Here's what a typical entry looks like when filled in:

Tuesday, March 4
Life purpose question
What would I do if money were no object? I keep coming back to teaching — not in a classroom necessarily, but creating experiences that help people see things differently. Today's meeting confirmed this: I was most alive when explaining the concept to the new team member.
Core values
Authenticity and growth came up again today. I felt frustrated when the team was going through motions in the retrospective instead of being honest. That frustration tells me something about what I value.
My strengths
I am good at making complex ideas accessible. Three people said my explanation today was the clearest they had heard. That is a real skill I should use more intentionally.
Fears explored
Fear of being seen as too intense or too much.
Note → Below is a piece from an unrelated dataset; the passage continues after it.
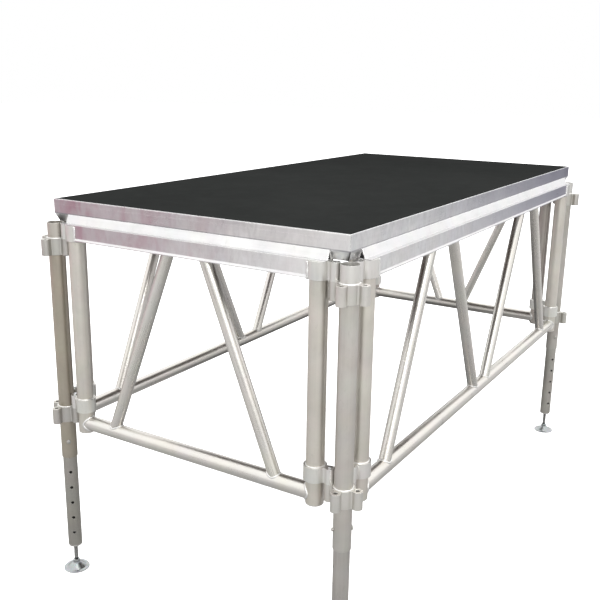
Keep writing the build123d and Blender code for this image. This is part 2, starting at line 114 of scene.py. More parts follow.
# ================================================================ shader helpers
class Nodes:
    """Strings shader nodes together in one node tree."""

    def __init__(self, tree):
        self.tree = tree
        tree.nodes.clear()

    def node(self, kind, *values, named=None, **settings):
        """Adds a node; values fill its inputs in order, named fills them by name."""
        node = self.tree.nodes.new("ShaderNode" + kind)
        for key, value in settings.items():
            setattr(node, key, value)
        for socket, value in zip(node.inputs, values):
            self.put(socket, value)
        for key, value in (named or {}).items():
            self.put(node.inputs[key], value)
        return node

    def put(self, socket, value):
        if hasattr(value, "is_output"):
            self.tree.links.new(value, socket)
        elif isinstance(value, tuple) and len(value) == 3 and len(socket.default_value) == 4:
            socket.default_value = (*value, 1.0)
        else:
            socket.default_value = value

    def math(self, operation, a, b=0.0, clamp=False):
        return self.node("Math", a, b, operation=operation, use_clamp=clamp).outputs[0]

    def times(self, value, by):
        return self.math("MULTIPLY", value, by)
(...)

I hold back my enthusiasm sometimes because I worry people will find it exhausting. But the feedback today suggests the opposite.
Limiting Beliefs
The belief that I need to be an expert before I can teach. Today I taught something I learned just last week, and it went great. Maybe the freshness of learning is actually an advantage.
What I learned
Vulnerability in professional settings creates connection, not weakness. When I admitted I was not sure about one part, the team jumped in to help figure it out together.
Today's reflection
Today showed me that my natural tendency to explain and share is not a distraction from my work — it might actually be my most important contribution.
Gratitude
For the new team member who asked the question that started today's insight.

How to fill in each field

Each day you'll find several labeled sections with lines for writing. Here's what each section is for:

Life purpose question

Ask yourself one deep question about who you are or want to be

Core values

What values guide your decisions? Honesty, freedom, growth...

My strengths

What are you good at? What do others appreciate about you?

Fears explored

What fear did you notice or confront today?

Limiting Beliefs

What story are you telling yourself that might be holding you back?

What I learned

Write one new thing you learned today. It can be a fact, a skill, an insight about yourself, or a life lesson. Daily learning compounds into wisdom.

Today's reflection

Look back at your day honestly. What went well? What could be better? This isn't about judgment — it's about learning and growing.

Gratitude

What are you grateful for today? Name one specific person, moment, or thing

Tips for success

Answer the life purpose question honestly, even if the answer is 'I don't know yet'. Sitting with uncertainty is part of self-discovery
Revisit your core values every month. As you grow, your values clarify — watch for values you listed but aren't living by
Write about limiting beliefs in third person ('She believes she can't...') — this psychological distancing makes them easier to examine
Don't skip the strengths section. People focused on growth often overlook what they already do well. Your strengths are the foundation for everything else
Use the fears section to distinguish real dangers from imagined ones. Most fears lose power once written down and examined

When and how often to write

Write once daily, either morning or evening. Morning is ideal for the 'life purpose question' and 'core values' sections (they set intention). Evening is better for 'what I learned' and 'reflection' (they capture experience). If you can only write once, evening gives more material. Once a month, re-read all entries to map your evolving self-understanding.